# Hey Arlene ...



## Leeana (Jul 16, 2008)

Hey Arlene,

Lets see some updated foal pics of your ET babies from this year




, i think its about time for some pictures of them growing up


----------



## Filipowicz Farm (Jul 16, 2008)

Leanna just talked to Arlene and she and Terry will be busy doing hay today. I agree we need updated pictures. Arlene Please


----------



## Jill (Jul 16, 2008)

Yep yep yep!!!!! I want to see, too!!!!!


----------



## afoulk (Jul 16, 2008)

Here is a shot of the last two babies. Sorrell Pinto is a filly (Windy) and black is a colt (sonny)

There are just about 6 weeks old now.

Getting ready to bring these two in for halter training as they will be shown at the end of August.

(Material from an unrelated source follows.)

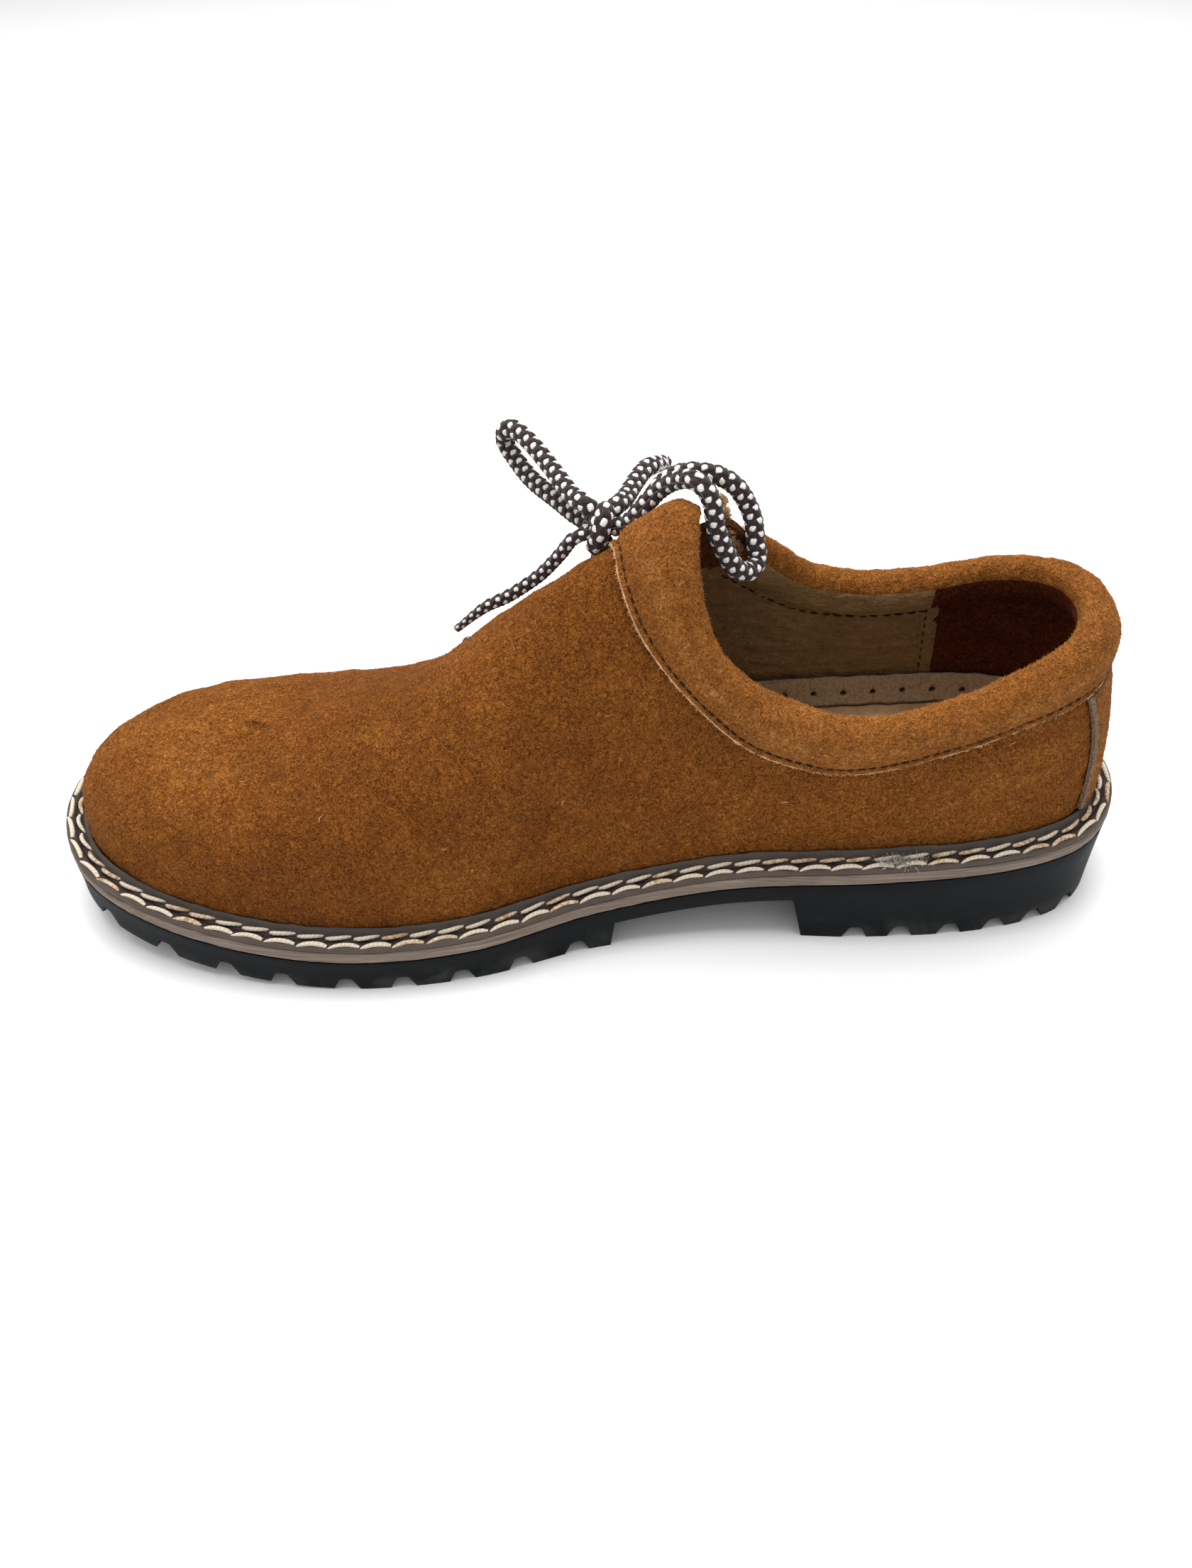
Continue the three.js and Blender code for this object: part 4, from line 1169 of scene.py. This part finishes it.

Hay and Straw is in the barn whoo hoo I am so happy about that. Tommorrow is a rest day.


----------



## Jill (Jul 16, 2008)

They are both beautiful





I love the baby doll head on Windy





Also, their paddock / field looks so peaceful and perfect


----------



## Leeana (Jul 16, 2008)

Now that just makes my night



. Pinto filly is


----------



## Filipowicz Farm (Jul 16, 2008)

Sorry I can not see them in person but this is great this year with all the pictures Arlene. Both are beautiful.






. Nice shelter. you built.


----------



## SweetOpal (Jul 16, 2008)

Filly has adorable head, any more shots of her?? Both look very content! And I must say I love those big ole pine trees...gorgeous scenery!


----------



## Irish Hills Farm (Jul 17, 2008)

..ooOOOO(which one to take home from the Darke Co. Fair)

Hey Arlene, what about pictures of Knotty!





All of ET's babies are beautiful.


----------



## afoulk (Jul 17, 2008)

Sheryl

Knotty is in his new home so he is not here. I am looking forward to showing these two before they go to their new homes and the Darke County Fair is so much fun and usually alot of babies.


----------



## Lisa Strass (Jul 17, 2008)

Ooh, I like the filly too!





And your pasture looks perfect. If I was a horse, I'd want to live there!


----------



## Irish Hills Farm (Jul 17, 2008)

afoulk said:


> Sheryl
> 
> Knotty is in his new home so he is not here. I am looking forward to showing these two before they go to their new homes and the Darke County Fair is so much fun and usually alot of babies.


I can't wait for the Darke Co. Fair. Will Knotty's new owners be there?

I'm looking forward to seeing those two foals in person too.


----------